--- Given request ---
Word for word, restate every line of the listing that follows.

══════════

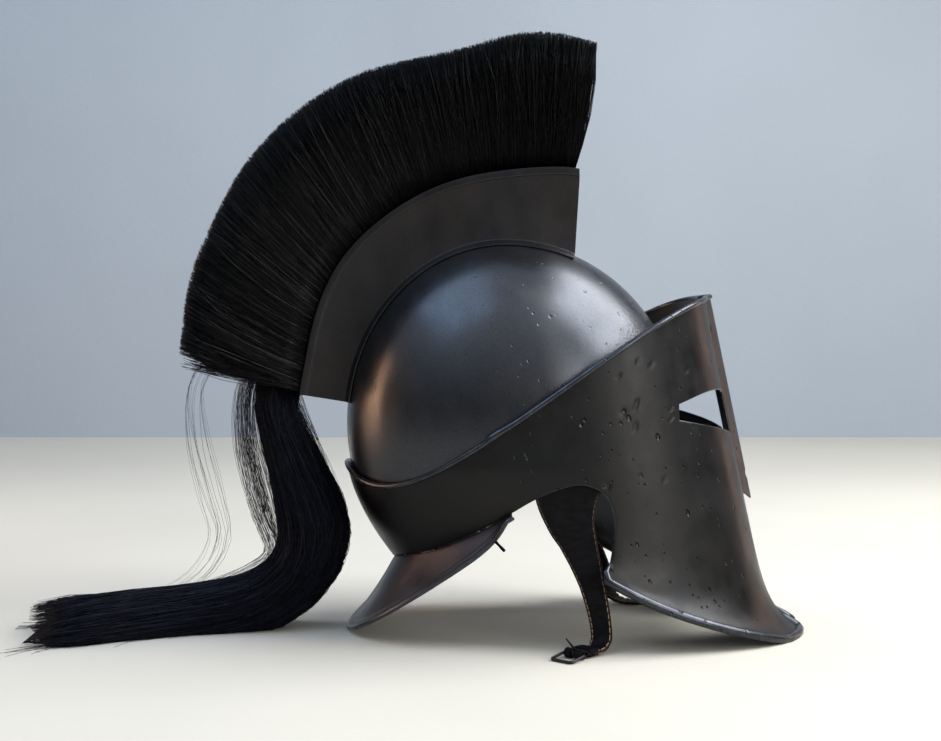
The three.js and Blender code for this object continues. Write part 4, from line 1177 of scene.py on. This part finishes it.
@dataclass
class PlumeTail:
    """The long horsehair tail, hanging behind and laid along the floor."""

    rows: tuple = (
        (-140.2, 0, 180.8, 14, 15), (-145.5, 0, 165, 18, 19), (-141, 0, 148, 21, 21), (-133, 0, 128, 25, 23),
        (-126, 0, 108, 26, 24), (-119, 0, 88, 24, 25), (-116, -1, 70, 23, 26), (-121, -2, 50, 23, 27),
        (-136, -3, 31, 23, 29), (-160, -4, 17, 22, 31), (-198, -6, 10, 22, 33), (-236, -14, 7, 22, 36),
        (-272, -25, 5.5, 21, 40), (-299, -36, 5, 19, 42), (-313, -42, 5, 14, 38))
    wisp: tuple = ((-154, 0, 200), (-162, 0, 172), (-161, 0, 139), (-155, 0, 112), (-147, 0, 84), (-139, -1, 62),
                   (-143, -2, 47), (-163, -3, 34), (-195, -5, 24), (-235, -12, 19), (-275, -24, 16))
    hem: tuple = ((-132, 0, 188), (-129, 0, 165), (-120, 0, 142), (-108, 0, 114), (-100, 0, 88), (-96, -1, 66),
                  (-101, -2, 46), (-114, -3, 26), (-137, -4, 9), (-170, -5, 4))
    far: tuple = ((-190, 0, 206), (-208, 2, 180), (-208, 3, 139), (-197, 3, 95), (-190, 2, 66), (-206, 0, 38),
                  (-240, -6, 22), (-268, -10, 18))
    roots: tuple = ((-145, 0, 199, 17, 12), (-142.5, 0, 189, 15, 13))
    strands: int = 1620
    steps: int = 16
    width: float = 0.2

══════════

--- Correct output ---
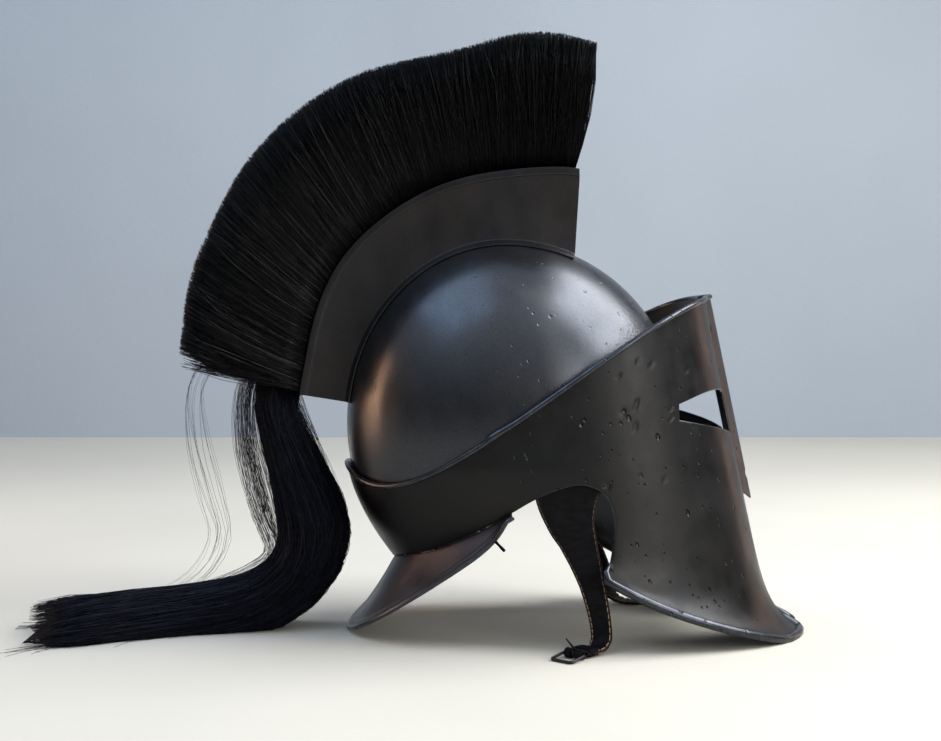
The three.js and Blender code for this object continues. Write part 4, from line 1177 of scene.py on. This part finishes it.
@dataclass
class PlumeTail:
    """The long horsehair tail, hanging behind and laid along the floor."""

    rows: tuple = (
        (-140.2, 0, 180.8, 14, 15), (-145.5, 0, 165, 18, 19), (-141, 0, 148, 21, 21), (-133, 0, 128, 25, 23),
        (-126, 0, 108, 26, 24), (-119, 0, 88, 24, 25), (-116, -1, 70, 23, 26), (-121, -2, 50, 23, 27),
        (-136, -3, 31, 23, 29), (-160, -4, 17, 22, 31), (-198, -6, 10, 22, 33), (-236, -14, 7, 22, 36),
        (-272, -25, 5.5, 21, 40), (-299, -36, 5, 19, 42), (-313, -42, 5, 14, 38))
    wisp: tuple = ((-154, 0, 200), (-162, 0, 172), (-161, 0, 139), (-155, 0, 112), (-147, 0, 84), (-139, -1, 62),
                   (-143, -2, 47), (-163, -3, 34), (-195, -5, 24), (-235, -12, 19), (-275, -24, 16))
    hem: tuple = ((-132, 0, 188), (-129, 0, 165), (-120, 0, 142), (-108, 0, 114), (-100, 0, 88), (-96, -1, 66),
                  (-101, -2, 46), (-114, -3, 26), (-137, -4, 9), (-170, -5, 4))
    far: tuple = ((-190, 0, 206), (-208, 2, 180), (-208, 3, 139), (-197, 3, 95), (-190, 2, 66), (-206, 0, 38),
                  (-240, -6, 22), (-268, -10, 18))
    roots: tuple = ((-145, 0, 199, 17, 12), (-142.5, 0, 189, 15, 13))
    strands: int = 1620
    steps: int = 16
    width: float = 0.2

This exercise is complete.